• [Data extract]
##############################

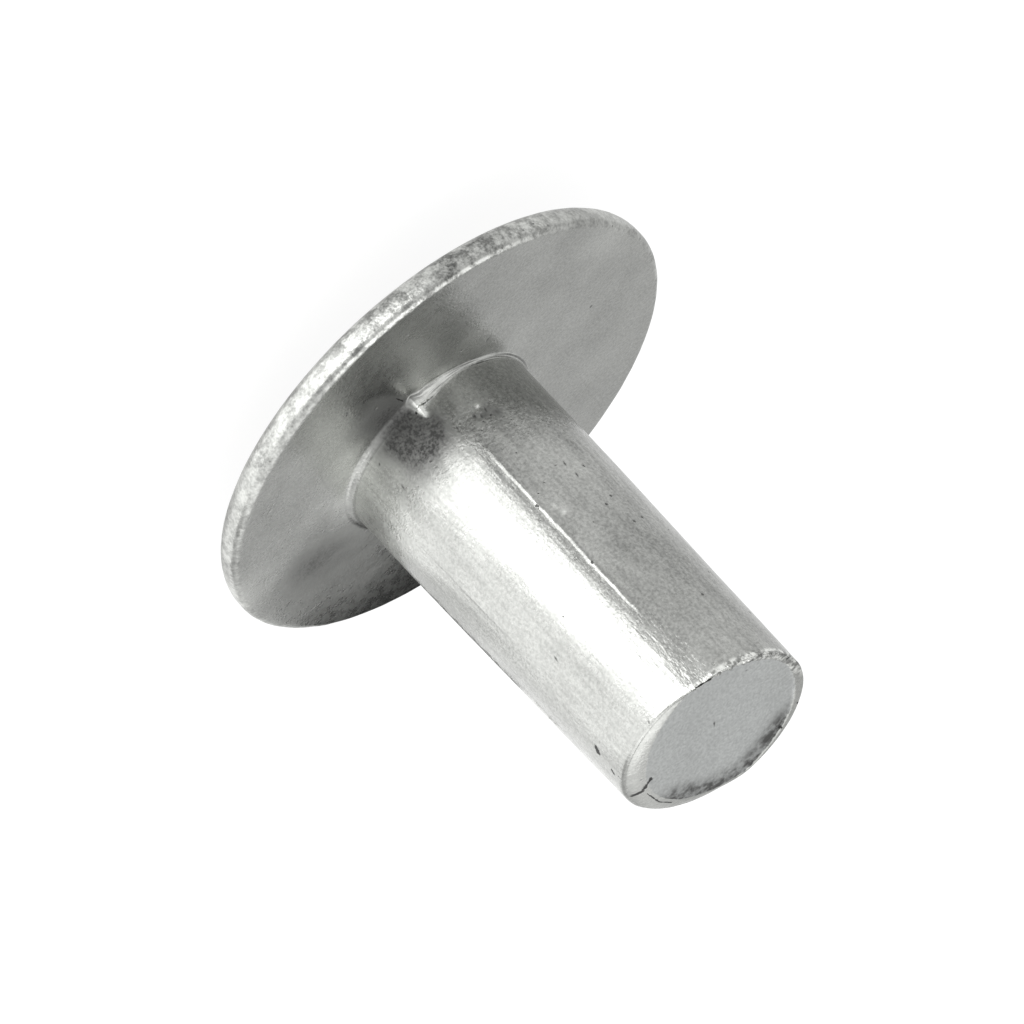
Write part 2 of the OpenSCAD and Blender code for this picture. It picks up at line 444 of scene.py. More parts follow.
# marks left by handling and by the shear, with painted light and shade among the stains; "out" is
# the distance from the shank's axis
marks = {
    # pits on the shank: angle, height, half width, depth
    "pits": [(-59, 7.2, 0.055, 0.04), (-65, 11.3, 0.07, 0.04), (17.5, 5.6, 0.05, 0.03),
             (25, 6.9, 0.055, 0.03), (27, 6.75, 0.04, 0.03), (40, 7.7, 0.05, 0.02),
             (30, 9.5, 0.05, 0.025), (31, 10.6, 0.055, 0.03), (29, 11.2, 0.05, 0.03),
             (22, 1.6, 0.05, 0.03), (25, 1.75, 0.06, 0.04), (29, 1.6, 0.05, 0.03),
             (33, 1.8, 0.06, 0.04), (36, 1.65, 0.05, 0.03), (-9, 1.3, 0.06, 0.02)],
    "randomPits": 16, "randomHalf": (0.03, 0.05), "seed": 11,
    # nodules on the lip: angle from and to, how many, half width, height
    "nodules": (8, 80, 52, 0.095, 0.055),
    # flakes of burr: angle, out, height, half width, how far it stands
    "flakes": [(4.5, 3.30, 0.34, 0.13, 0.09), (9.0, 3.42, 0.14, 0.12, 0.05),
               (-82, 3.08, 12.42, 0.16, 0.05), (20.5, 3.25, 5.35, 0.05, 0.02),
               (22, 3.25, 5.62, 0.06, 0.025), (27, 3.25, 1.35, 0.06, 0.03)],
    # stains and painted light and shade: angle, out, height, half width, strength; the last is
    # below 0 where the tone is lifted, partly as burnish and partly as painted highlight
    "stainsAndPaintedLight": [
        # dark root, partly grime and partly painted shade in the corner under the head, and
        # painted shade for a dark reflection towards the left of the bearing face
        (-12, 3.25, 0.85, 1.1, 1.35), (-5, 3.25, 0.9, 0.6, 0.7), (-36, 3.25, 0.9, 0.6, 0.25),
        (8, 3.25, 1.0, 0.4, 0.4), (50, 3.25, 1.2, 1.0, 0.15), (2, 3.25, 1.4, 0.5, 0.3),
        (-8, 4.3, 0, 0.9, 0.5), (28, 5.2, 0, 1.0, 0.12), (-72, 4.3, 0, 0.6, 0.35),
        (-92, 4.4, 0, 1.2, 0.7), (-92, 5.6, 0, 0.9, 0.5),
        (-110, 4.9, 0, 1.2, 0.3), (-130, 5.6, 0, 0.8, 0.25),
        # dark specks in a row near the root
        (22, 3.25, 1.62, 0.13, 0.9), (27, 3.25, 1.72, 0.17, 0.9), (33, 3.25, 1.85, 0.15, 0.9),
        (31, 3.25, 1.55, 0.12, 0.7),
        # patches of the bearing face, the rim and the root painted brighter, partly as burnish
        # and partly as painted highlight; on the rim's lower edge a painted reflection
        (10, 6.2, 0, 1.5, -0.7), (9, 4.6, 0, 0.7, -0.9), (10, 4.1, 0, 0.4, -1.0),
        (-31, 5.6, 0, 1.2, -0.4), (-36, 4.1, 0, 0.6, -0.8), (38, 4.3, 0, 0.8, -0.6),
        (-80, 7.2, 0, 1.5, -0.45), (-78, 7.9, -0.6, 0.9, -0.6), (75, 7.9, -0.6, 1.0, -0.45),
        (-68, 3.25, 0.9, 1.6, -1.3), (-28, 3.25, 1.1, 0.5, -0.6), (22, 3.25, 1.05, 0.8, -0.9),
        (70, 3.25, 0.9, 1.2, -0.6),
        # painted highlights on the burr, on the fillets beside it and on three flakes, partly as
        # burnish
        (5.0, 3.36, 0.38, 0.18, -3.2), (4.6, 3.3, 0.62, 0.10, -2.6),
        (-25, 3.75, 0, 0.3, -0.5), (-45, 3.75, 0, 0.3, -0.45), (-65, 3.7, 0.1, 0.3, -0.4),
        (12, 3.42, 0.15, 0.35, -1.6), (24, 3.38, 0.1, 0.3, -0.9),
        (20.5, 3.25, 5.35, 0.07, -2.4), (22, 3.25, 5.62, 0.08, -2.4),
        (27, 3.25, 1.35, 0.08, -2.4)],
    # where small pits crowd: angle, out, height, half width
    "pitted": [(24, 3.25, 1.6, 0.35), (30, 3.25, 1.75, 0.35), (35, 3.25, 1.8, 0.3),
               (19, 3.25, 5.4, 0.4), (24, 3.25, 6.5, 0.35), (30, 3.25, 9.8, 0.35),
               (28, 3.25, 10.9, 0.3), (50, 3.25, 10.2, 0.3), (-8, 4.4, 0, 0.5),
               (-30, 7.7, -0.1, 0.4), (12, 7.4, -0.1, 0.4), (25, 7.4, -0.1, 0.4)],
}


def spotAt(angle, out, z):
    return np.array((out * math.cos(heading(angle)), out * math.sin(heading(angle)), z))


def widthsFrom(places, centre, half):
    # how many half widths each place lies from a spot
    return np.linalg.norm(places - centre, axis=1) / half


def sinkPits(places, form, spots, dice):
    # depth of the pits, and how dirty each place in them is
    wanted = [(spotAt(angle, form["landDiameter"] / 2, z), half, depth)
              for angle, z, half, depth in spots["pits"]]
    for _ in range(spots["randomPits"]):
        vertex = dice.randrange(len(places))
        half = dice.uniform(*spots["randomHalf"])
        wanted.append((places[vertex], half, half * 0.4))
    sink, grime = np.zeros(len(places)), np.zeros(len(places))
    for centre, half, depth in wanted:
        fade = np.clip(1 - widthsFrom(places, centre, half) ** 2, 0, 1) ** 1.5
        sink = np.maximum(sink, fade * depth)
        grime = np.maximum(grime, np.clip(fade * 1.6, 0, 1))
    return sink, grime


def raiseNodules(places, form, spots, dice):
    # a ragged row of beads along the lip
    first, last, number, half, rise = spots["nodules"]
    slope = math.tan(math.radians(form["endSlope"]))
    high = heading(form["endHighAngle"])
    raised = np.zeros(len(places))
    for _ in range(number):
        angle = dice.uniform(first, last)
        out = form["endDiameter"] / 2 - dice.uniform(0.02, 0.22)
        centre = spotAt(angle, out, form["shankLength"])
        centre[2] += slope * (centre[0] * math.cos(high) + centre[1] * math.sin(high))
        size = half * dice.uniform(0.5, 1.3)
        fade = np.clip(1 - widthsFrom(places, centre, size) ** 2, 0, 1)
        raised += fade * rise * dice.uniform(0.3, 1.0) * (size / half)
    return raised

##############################

• [Task brief]
Return the whole listing exactly.

• [The solution]
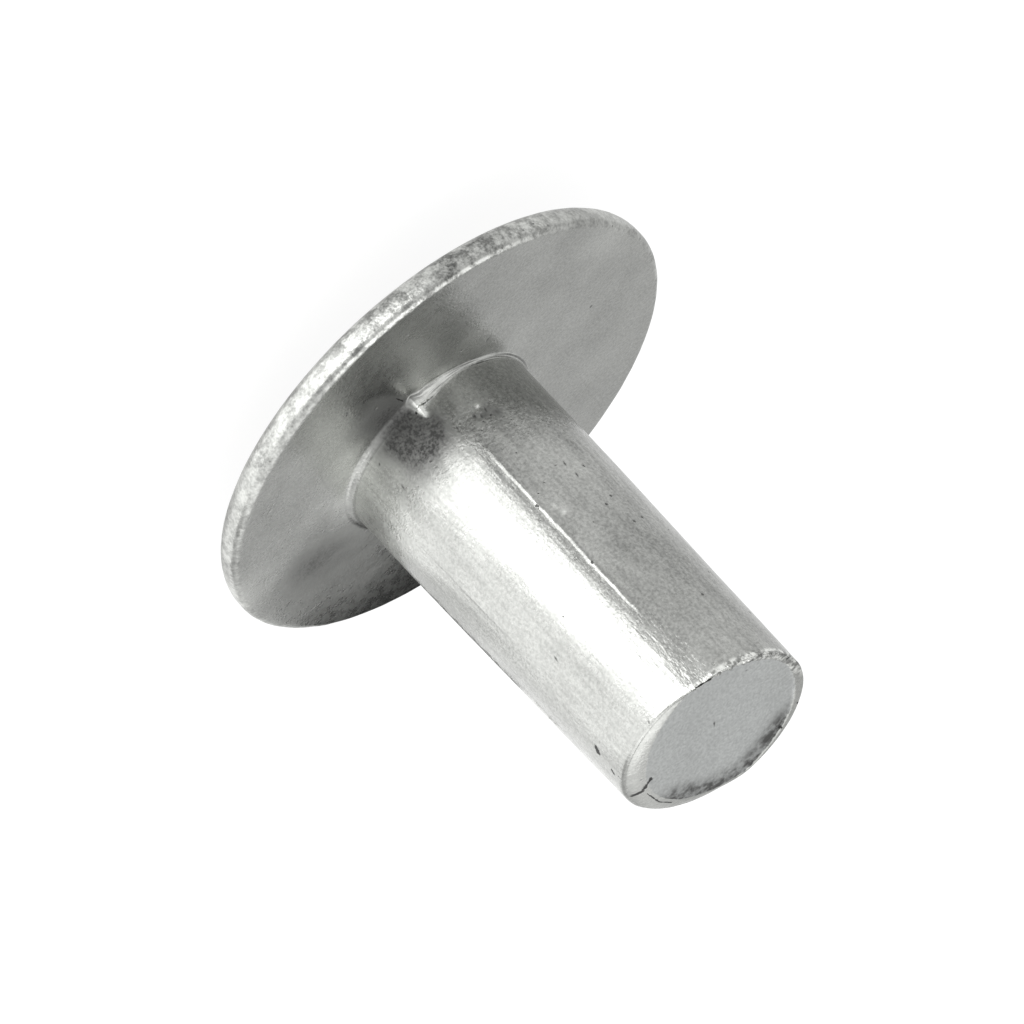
Write part 2 of the OpenSCAD and Blender code for this picture. It picks up at line 444 of scene.py. More parts follow.
# marks left by handling and by the shear, with painted light and shade among the stains; "out" is
# the distance from the shank's axis
marks = {
    # pits on the shank: angle, height, half width, depth
    "pits": [(-59, 7.2, 0.055, 0.04), (-65, 11.3, 0.07, 0.04), (17.5, 5.6, 0.05, 0.03),
             (25, 6.9, 0.055, 0.03), (27, 6.75, 0.04, 0.03), (40, 7.7, 0.05, 0.02),
             (30, 9.5, 0.05, 0.025), (31, 10.6, 0.055, 0.03), (29, 11.2, 0.05, 0.03),
             (22, 1.6, 0.05, 0.03), (25, 1.75, 0.06, 0.04), (29, 1.6, 0.05, 0.03),
             (33, 1.8, 0.06, 0.04), (36, 1.65, 0.05, 0.03), (-9, 1.3, 0.06, 0.02)],
    "randomPits": 16, "randomHalf": (0.03, 0.05), "seed": 11,
    # nodules on the lip: angle from and to, how many, half width, height
    "nodules": (8, 80, 52, 0.095, 0.055),
    # flakes of burr: angle, out, height, half width, how far it stands
    "flakes": [(4.5, 3.30, 0.34, 0.13, 0.09), (9.0, 3.42, 0.14, 0.12, 0.05),
               (-82, 3.08, 12.42, 0.16, 0.05), (20.5, 3.25, 5.35, 0.05, 0.02),
               (22, 3.25, 5.62, 0.06, 0.025), (27, 3.25, 1.35, 0.06, 0.03)],
    # stains and painted light and shade: angle, out, height, half width, strength; the last is
    # below 0 where the tone is lifted, partly as burnish and partly as painted highlight
    "stainsAndPaintedLight": [
        # dark root, partly grime and partly painted shade in the corner under the head, and
        # painted shade for a dark reflection towards the left of the bearing face
        (-12, 3.25, 0.85, 1.1, 1.35), (-5, 3.25, 0.9, 0.6, 0.7), (-36, 3.25, 0.9, 0.6, 0.25),
        (8, 3.25, 1.0, 0.4, 0.4), (50, 3.25, 1.2, 1.0, 0.15), (2, 3.25, 1.4, 0.5, 0.3),
        (-8, 4.3, 0, 0.9, 0.5), (28, 5.2, 0, 1.0, 0.12), (-72, 4.3, 0, 0.6, 0.35),
        (-92, 4.4, 0, 1.2, 0.7), (-92, 5.6, 0, 0.9, 0.5),
        (-110, 4.9, 0, 1.2, 0.3), (-130, 5.6, 0, 0.8, 0.25),
        # dark specks in a row near the root
        (22, 3.25, 1.62, 0.13, 0.9), (27, 3.25, 1.72, 0.17, 0.9), (33, 3.25, 1.85, 0.15, 0.9),
        (31, 3.25, 1.55, 0.12, 0.7),
        # patches of the bearing face, the rim and the root painted brighter, partly as burnish
        # and partly as painted highlight; on the rim's lower edge a painted reflection
        (10, 6.2, 0, 1.5, -0.7), (9, 4.6, 0, 0.7, -0.9), (10, 4.1, 0, 0.4, -1.0),
        (-31, 5.6, 0, 1.2, -0.4), (-36, 4.1, 0, 0.6, -0.8), (38, 4.3, 0, 0.8, -0.6),
        (-80, 7.2, 0, 1.5, -0.45), (-78, 7.9, -0.6, 0.9, -0.6), (75, 7.9, -0.6, 1.0, -0.45),
        (-68, 3.25, 0.9, 1.6, -1.3), (-28, 3.25, 1.1, 0.5, -0.6), (22, 3.25, 1.05, 0.8, -0.9),
        (70, 3.25, 0.9, 1.2, -0.6),
        # painted highlights on the burr, on the fillets beside it and on three flakes, partly as
        # burnish
        (5.0, 3.36, 0.38, 0.18, -3.2), (4.6, 3.3, 0.62, 0.10, -2.6),
        (-25, 3.75, 0, 0.3, -0.5), (-45, 3.75, 0, 0.3, -0.45), (-65, 3.7, 0.1, 0.3, -0.4),
        (12, 3.42, 0.15, 0.35, -1.6), (24, 3.38, 0.1, 0.3, -0.9),
        (20.5, 3.25, 5.35, 0.07, -2.4), (22, 3.25, 5.62, 0.08, -2.4),
        (27, 3.25, 1.35, 0.08, -2.4)],
    # where small pits crowd: angle, out, height, half width
    "pitted": [(24, 3.25, 1.6, 0.35), (30, 3.25, 1.75, 0.35), (35, 3.25, 1.8, 0.3),
               (19, 3.25, 5.4, 0.4), (24, 3.25, 6.5, 0.35), (30, 3.25, 9.8, 0.35),
               (28, 3.25, 10.9, 0.3), (50, 3.25, 10.2, 0.3), (-8, 4.4, 0, 0.5),
               (-30, 7.7, -0.1, 0.4), (12, 7.4, -0.1, 0.4), (25, 7.4, -0.1, 0.4)],
}


def spotAt(angle, out, z):
    return np.array((out * math.cos(heading(angle)), out * math.sin(heading(angle)), z))


def widthsFrom(places, centre, half):
    # how many half widths each place lies from a spot
    return np.linalg.norm(places - centre, axis=1) / half


def sinkPits(places, form, spots, dice):
    # depth of the pits, and how dirty each place in them is
    wanted = [(spotAt(angle, form["landDiameter"] / 2, z), half, depth)
              for angle, z, half, depth in spots["pits"]]
    for _ in range(spots["randomPits"]):
        vertex = dice.randrange(len(places))
        half = dice.uniform(*spots["randomHalf"])
        wanted.append((places[vertex], half, half * 0.4))
    sink, grime = np.zeros(len(places)), np.zeros(len(places))
    for centre, half, depth in wanted:
        fade = np.clip(1 - widthsFrom(places, centre, half) ** 2, 0, 1) ** 1.5
        sink = np.maximum(sink, fade * depth)
        grime = np.maximum(grime, np.clip(fade * 1.6, 0, 1))
    return sink, grime


def raiseNodules(places, form, spots, dice):
    # a ragged row of beads along the lip
    first, last, number, half, rise = spots["nodules"]
    slope = math.tan(math.radians(form["endSlope"]))
    high = heading(form["endHighAngle"])
    raised = np.zeros(len(places))
    for _ in range(number):
        angle = dice.uniform(first, last)
        out = form["endDiameter"] / 2 - dice.uniform(0.02, 0.22)
        centre = spotAt(angle, out, form["shankLength"])
        centre[2] += slope * (centre[0] * math.cos(high) + centre[1] * math.sin(high))
        size = half * dice.uniform(0.5, 1.3)
        fade = np.clip(1 - widthsFrom(places, centre, size) ** 2, 0, 1)
        raised += fade * rise * dice.uniform(0.3, 1.0) * (size / half)
    return raised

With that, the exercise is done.